Jules M. Boykoff, author of “Activism and the Olympics,” said Smith, Carlos and a few other track stars from that era laid the groundwork for what has happened this summer. He said the key historical factors are the connections between vibrant social movements then and now.

In 1968, young people marched in city streets to protest the Vietnam War that culminated with a riot at the Democratic national convention in Chicago. It was the year of the assassinations of Martin Luther King Jr. and Robert F. Kennedy as well as the peak of the Black Panther Party in Oakland.

In 2020, people young and old and of all ethnicities have gone to the streets to voice anger over police shootings of African Americans. The demonstrations are happening during a global health crisis and in the backdrop of what promises to be one of America’s most divisive presidential elections.

The current strategy athletes have chosen energizes Edwards, who views boycotts as the bluntest tool they have to promote the dismantling of systemic racism.

Edwards, a longtime 49ers consultant, said Black athletes understand the crosscurrent they are swimming: they are as vulnerable to being shot as African Americans George Floyd, Jacob Blake and Rayshard Brooks, among scores of others. The only difference, he said, is the athletes weren’t there at the time of the incidents.

It is why Carlos sees the stance by professional athletes of 2020 as important to push his agenda from 1968 forward.

“Boycott is a very strong pill to take,” Carlos said. “But this issue is far greater than the Olympic Games, than football or basketball.”

While applauding the one-day work stoppage, Carlos said team owners got off easy because it happened with mostly empty buildings in a period of novel coronavirus restrictions.

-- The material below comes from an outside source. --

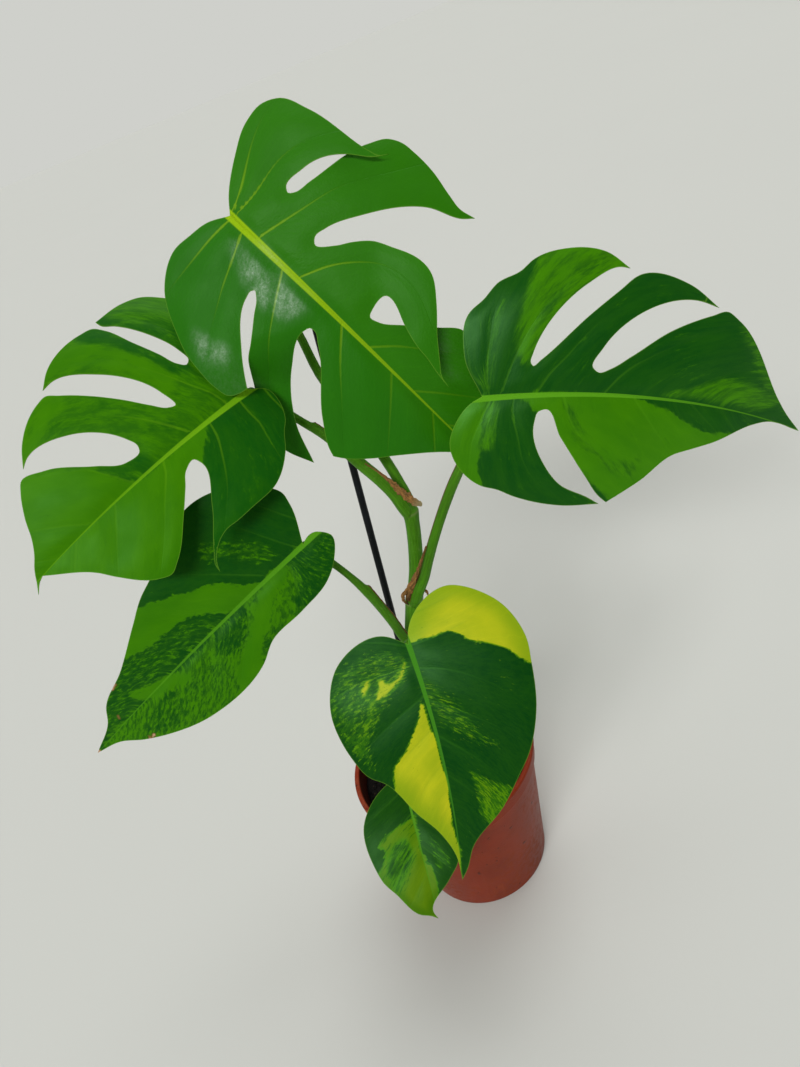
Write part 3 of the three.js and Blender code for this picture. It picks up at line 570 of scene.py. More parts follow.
def store(mesh, values):
    """Keeps named numbers, one for each corner, in a mesh."""
    for name, value in values.items():
        attribute = mesh.attributes.new(name, "FLOAT", "POINT")
        attribute.data.foreach_set("value", value.astype(np.float32))


def shade_smooth(mesh):
    """Shades every face of a mesh smooth."""
    mesh.polygons.foreach_set("use_smooth", np.ones(len(mesh.polygons), bool))


def wander(points, size, seed):
    """Gentle noise from -1 to 1 whose swells are about size millimetres long."""
    rows = np.column_stack([points / size, np.zeros((len(points), 3 - points.shape[1]))])
    rows += 17.3 * seed
    return np.array([noise.noise(Vector(row)) for row in rows])


# The blade of a leaf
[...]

Tommie Smith (2nd R) jubilates after crossing the finish line of the men’s 200m final ahead of Australian Peter Norman (not on pic) and compatriot John Carlos (L) during the Mexico Olympic Games, 16 October 1968. (/AFP/Getty Images) 

But, he added, the move could be a prelude to what will happen if Black people continue to be killed by police. Carlos said the sprinters had tried to wake society up with their Olympic gesture a half-century ago.

“And society didn’t want to be awakened,” he said.

Will minds change in the coming months? Edwards said it has a better chance if team owners join corporate sponsors in supporting a serious shut down until society addresses the extrajudicial killing of Black and brown people.

“If we don’t go together we’re not going anywhere at all,” Edwards said. “We will come out of it better. Because that is what we Americans do.”